Kjell Olofsson

Personal information
- Full name: Kjell Olofsson
- Date of birth: 23 July 1965 (age 60)
- Place of birth: Gothenburg, Sweden
- Height: 1.85 m (6 ft 1 in)
- Position: Striker

Senior career*
- Years: Team / Apps / (Gls)
- 1984–1987: Knippla
- 1988–1990: Västra Frölunda
- 1991–1993: Warta
- 1994: Örgryte
- 1994–1995: Moss
- 1996–1999: Dundee United / 91 / (38)
- 2000–2002: Moss / 66 / (14)

= Kjell Olofsson =

Swedish footballer (born 1965)

Kjell Olofsson (born 23 July 1965) is a Swedish former footballer who played as a striker.

==Career==

===Dundee United===
====1996–97 season====
Olofsson joined Scottish club Dundee United during the 1996–97 season. Brought in by then manager Tommy McLean, he made his debut as a trialist in the 1–0 victory over Hearts at Tannadice on 26 October 1996, along with fellow Scandinavian Erik Pedersen. Kjell scored his first goal seven days later in a 3–1 win over Motherwell at Fir Park and he instantly became a fan-favourite. In his first season, he finished top goal scorer with a total of 13 goals in 28 games. He played his part in impressive wins over both Rangers and Celtic and United only lost four matches in which he appeared and finished in third place in the Premier Division, having been promoted from the First Division the previous season.

====1997–98 season====
In his second season, he again finished top goalscorer with 23 goals. The season started promisingly for United, with an early 17–0 aggregate UEFA cup win over Andorran side CE Principat which saw Olofsson score his first, and only, European goal for the club. However, despite Kjell's goals United failed to live up to the glory of the previous season and only finished 7th in the Premier Division. He scored both goals in a 2–1 victory over Hibernian, which condemned the Edinburgh side to relegation to the First Division. The season did provide Kjell a medal, sadly for him and United fans it was only a runners up medal in the Scottish League Cup (they lost a distinctly one-sided final 3–0 to Celtic).

====1998–99 season====
His final season at United was less successful.
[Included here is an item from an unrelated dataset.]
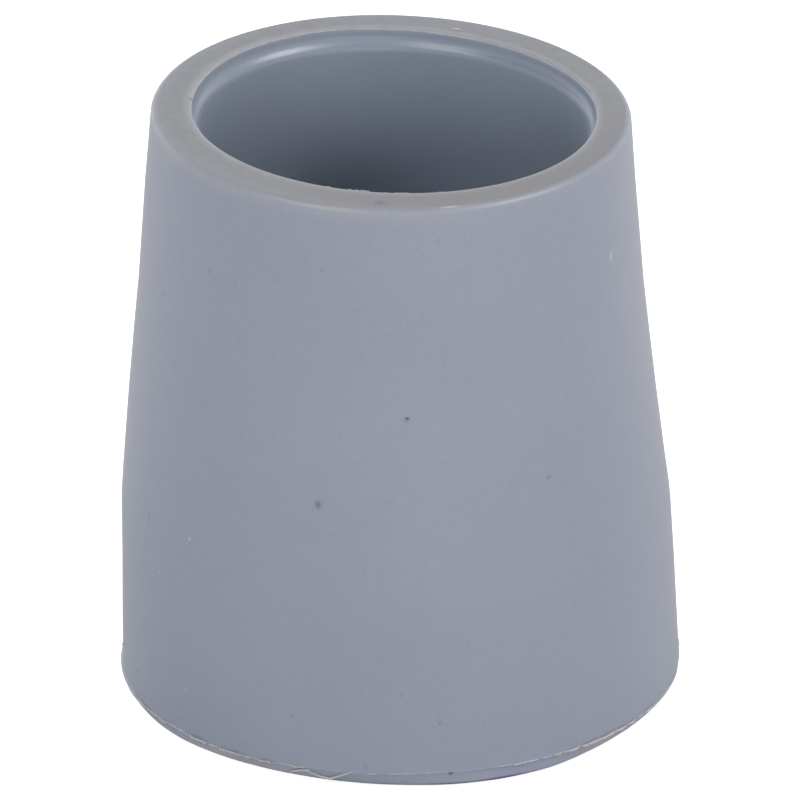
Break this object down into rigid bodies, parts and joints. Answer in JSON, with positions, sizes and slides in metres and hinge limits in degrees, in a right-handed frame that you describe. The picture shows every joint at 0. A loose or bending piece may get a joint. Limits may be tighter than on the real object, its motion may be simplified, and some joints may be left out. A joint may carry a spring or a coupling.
{
  "type": "rubber cane tip",
  "caption": "Tapered rubber tip with a flared foot, a ringed tread and a deep blind bore that is pushed onto the end of a cane or leg shaft.",
  "frame": {"origin": "centre of the tread, on the surface the tip stands on", "axes": "+Z along the bore's axis, from the tread out of the mouth; the moulding is round about Z, so X and Y are free"},
  "size_m": [0.037, 0.037, 0.04],
  "materials": {
    "grey_rubber": "satin moulded rubber"
  },
  "bodies": {
    "root": {"rubber_tip": "grey_rubber"}
  },
  "joints": []
}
He failed to score and United failed to win in the opening six games and this was followed by the sacking of manager Tommy McLean. However, he was firmly in the plans of new manager Paul Sturrock, and in Sturrock's second game in charge (a 2–2 draw with local rivals Dundee) he netted his first goal of the season. Though 7 days later, in a match that would be United's first win of the season, it would turn sour for Kjell as he received only his second caution and first ever red card in Scottish football in the 3–1 win over St Johnstone on 26 September 1998. He was suspended for the following game, a 1–0 win over Aberdeen, though despite the win he was straight back in the team the next week. United fans had to wait another seven games to see his second goal of the season, which came in the 3–0 win against Aberdeen on 28 November 1998. On 2 January 1999 Kjell scored his third goal of the season in the 3–1 win over Dundee, a game that would trigger Kjell's scoring form as he scored seven goals in the next 12 games. His final goal for the club came at Pittodrie against Aberdeen in the 4–0 win on 17 April 1999, while his final appearance was in a 2–1 loss to Celtic on the final day of the season (23 May 1999).

Several years later Kjell made a cameo appearance at Tannadice, dressed as Terry The Terror (the club mascot) before a home league game.

===Moss FK===
Olofsson's last known club was the club from which he joined Dundee United - Norwegian club Moss F.K. He retired as a professional player in 2002 and returned to his family's furniture business.